# START OF Data for processing
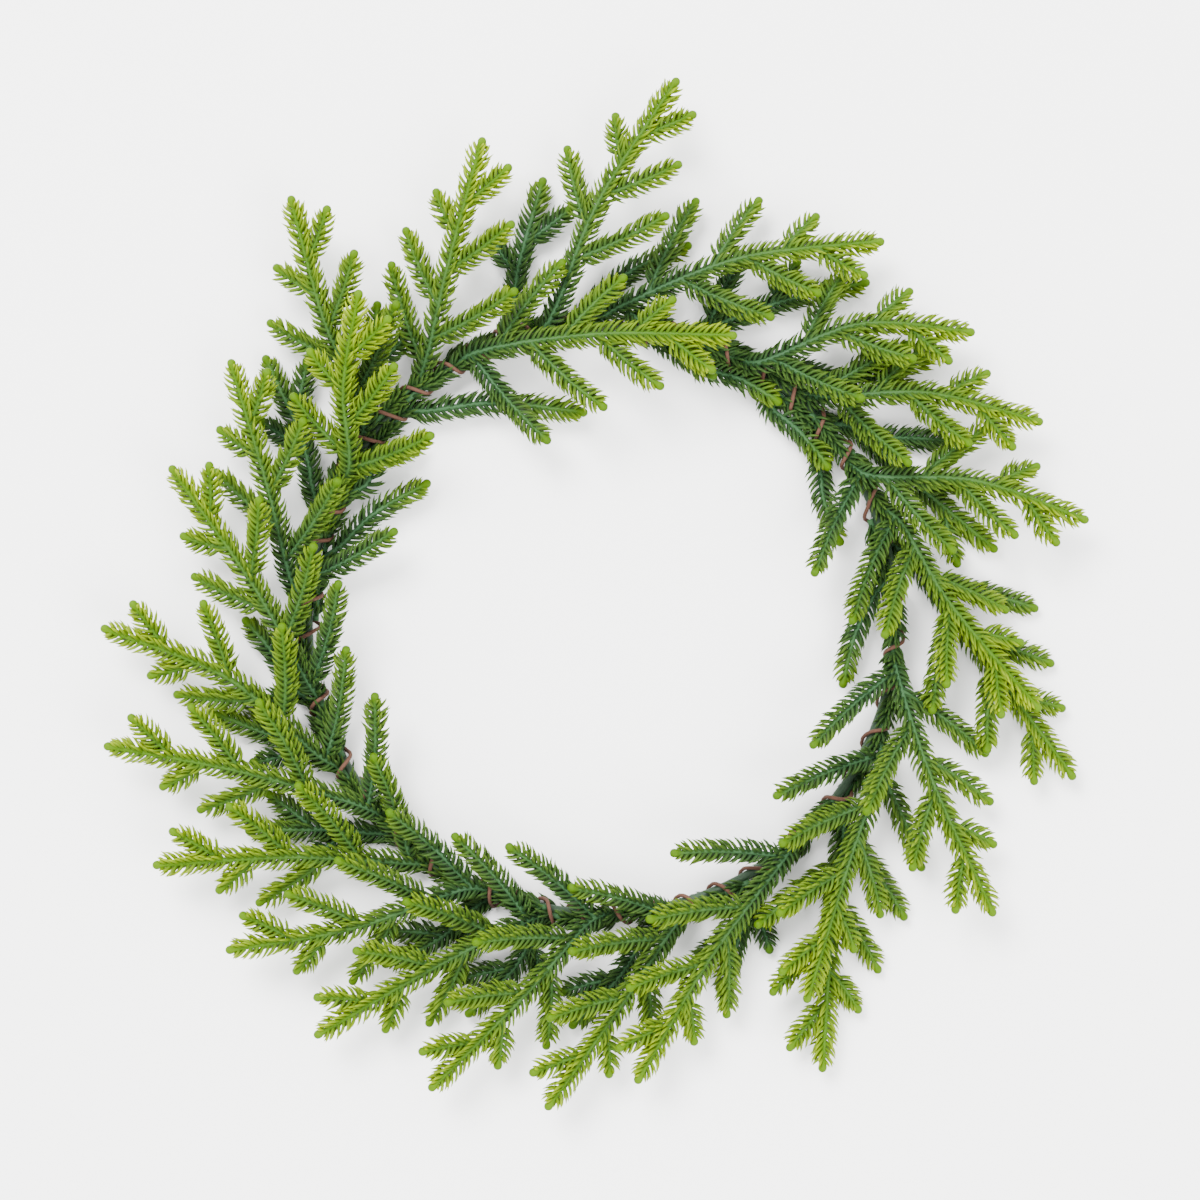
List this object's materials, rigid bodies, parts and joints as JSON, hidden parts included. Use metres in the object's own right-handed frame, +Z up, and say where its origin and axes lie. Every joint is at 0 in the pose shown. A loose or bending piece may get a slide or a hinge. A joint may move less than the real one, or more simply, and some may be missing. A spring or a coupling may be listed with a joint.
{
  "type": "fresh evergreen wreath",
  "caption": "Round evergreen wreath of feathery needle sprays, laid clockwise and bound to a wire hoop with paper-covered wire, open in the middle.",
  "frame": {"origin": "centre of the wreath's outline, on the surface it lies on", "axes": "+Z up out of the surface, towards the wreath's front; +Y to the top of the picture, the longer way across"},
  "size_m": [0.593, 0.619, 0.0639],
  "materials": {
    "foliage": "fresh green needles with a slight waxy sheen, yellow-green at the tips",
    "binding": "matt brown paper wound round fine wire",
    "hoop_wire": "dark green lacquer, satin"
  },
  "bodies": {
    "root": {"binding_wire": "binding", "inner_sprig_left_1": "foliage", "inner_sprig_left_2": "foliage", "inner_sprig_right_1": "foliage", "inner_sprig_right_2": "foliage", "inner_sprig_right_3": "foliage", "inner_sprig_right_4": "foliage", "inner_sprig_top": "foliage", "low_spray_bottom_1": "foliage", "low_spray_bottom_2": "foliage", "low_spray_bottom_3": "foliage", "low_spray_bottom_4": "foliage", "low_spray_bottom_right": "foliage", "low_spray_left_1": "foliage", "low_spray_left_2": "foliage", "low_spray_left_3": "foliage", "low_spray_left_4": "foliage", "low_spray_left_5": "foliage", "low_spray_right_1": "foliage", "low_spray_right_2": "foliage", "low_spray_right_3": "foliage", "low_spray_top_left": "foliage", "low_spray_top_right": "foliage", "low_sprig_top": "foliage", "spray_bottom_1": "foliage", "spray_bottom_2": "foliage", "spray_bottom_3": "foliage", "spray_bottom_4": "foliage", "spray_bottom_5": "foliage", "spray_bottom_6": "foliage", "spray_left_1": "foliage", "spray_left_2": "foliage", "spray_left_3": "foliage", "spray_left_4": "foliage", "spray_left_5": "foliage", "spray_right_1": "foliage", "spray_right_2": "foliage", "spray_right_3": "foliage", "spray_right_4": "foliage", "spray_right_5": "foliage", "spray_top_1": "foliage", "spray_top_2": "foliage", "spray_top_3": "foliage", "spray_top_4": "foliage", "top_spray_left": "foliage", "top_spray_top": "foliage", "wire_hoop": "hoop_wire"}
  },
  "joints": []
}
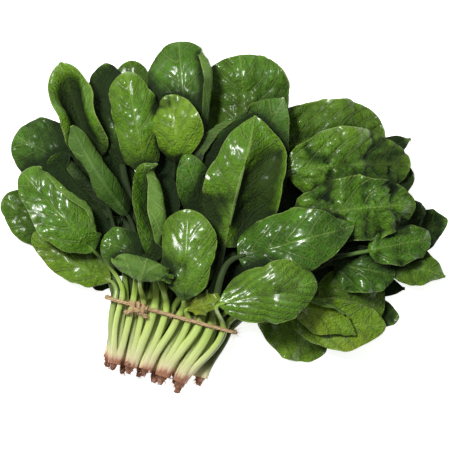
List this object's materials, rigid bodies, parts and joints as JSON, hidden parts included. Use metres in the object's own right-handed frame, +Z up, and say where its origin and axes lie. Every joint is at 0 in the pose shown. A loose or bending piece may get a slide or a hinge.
# END OF Data for processing
> _Given problem_: Reproduce every record, matching each line exactly.

> _Exercise answer_:
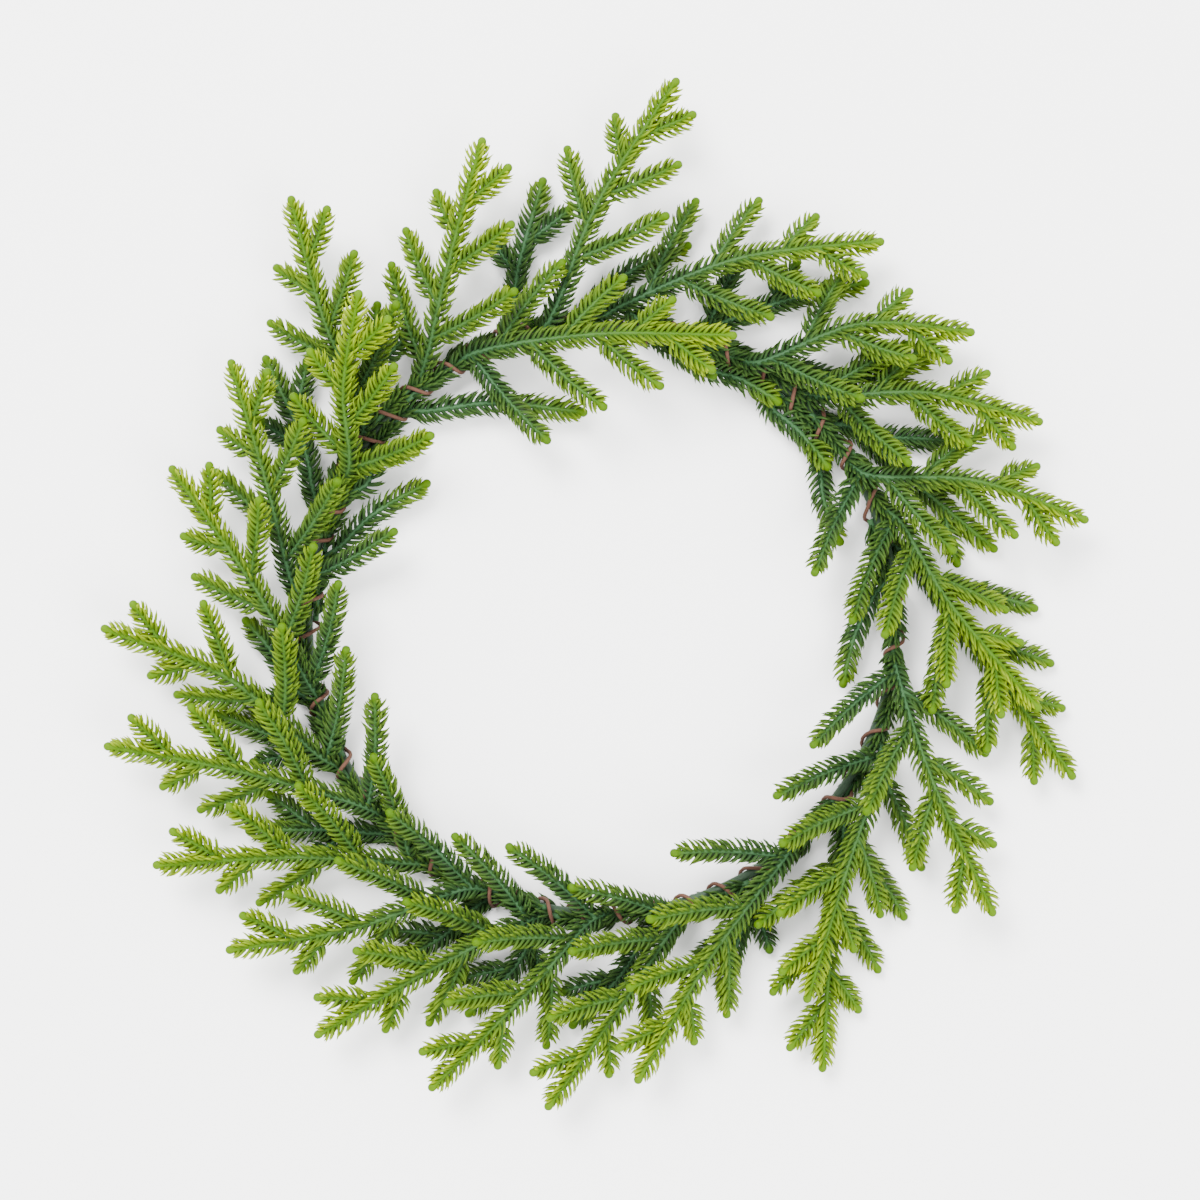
List this object's materials, rigid bodies, parts and joints as JSON, hidden parts included. Use metres in the object's own right-handed frame, +Z up, and say where its origin and axes lie. Every joint is at 0 in the pose shown. A loose or bending piece may get a slide or a hinge. A joint may move less than the real one, or more simply, and some may be missing. A spring or a coupling may be listed with a joint.
{
  "type": "fresh evergreen wreath",
  "caption": "Round evergreen wreath of feathery needle sprays, laid clockwise and bound to a wire hoop with paper-covered wire, open in the middle.",
  "frame": {"origin": "centre of the wreath's outline, on the surface it lies on", "axes": "+Z up out of the surface, towards the wreath's front; +Y to the top of the picture, the longer way across"},
  "size_m": [0.593, 0.619, 0.0639],
  "materials": {
    "foliage": "fresh green needles with a slight waxy sheen, yellow-green at the tips",
    "binding": "matt brown paper wound round fine wire",
    "hoop_wire": "dark green lacquer, satin"
  },
  "bodies": {
    "root": {"binding_wire": "binding", "inner_sprig_left_1": "foliage", "inner_sprig_left_2": "foliage", "inner_sprig_right_1": "foliage", "inner_sprig_right_2": "foliage", "inner_sprig_right_3": "foliage", "inner_sprig_right_4": "foliage", "inner_sprig_top": "foliage", "low_spray_bottom_1": "foliage", "low_spray_bottom_2": "foliage", "low_spray_bottom_3": "foliage", "low_spray_bottom_4": "foliage", "low_spray_bottom_right": "foliage", "low_spray_left_1": "foliage", "low_spray_left_2": "foliage", "low_spray_left_3": "foliage", "low_spray_left_4": "foliage", "low_spray_left_5": "foliage", "low_spray_right_1": "foliage", "low_spray_right_2": "foliage", "low_spray_right_3": "foliage", "low_spray_top_left": "foliage", "low_spray_top_right": "foliage", "low_sprig_top": "foliage", "spray_bottom_1": "foliage", "spray_bottom_2": "foliage", "spray_bottom_3": "foliage", "spray_bottom_4": "foliage", "spray_bottom_5": "foliage", "spray_bottom_6": "foliage", "spray_left_1": "foliage", "spray_left_2": "foliage", "spray_left_3": "foliage", "spray_left_4": "foliage", "spray_left_5": "foliage", "spray_right_1": "foliage", "spray_right_2": "foliage", "spray_right_3": "foliage", "spray_right_4": "foliage", "spray_right_5": "foliage", "spray_top_1": "foliage", "spray_top_2": "foliage", "spray_top_3": "foliage", "spray_top_4": "foliage", "top_spray_left": "foliage", "top_spray_top": "foliage", "wire_hoop": "hoop_wire"}
  },
  "joints": []
}
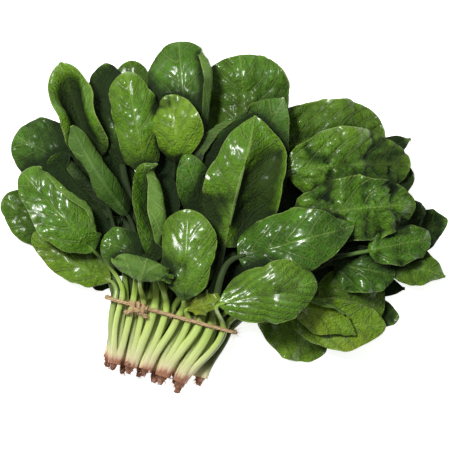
List this object's materials, rigid bodies, parts and joints as JSON, hidden parts included. Use metres in the object's own right-handed frame, +Z up, and say where its origin and axes lie. Every joint is at 0 in the pose shown. A loose or bending piece may get a slide or a hinge.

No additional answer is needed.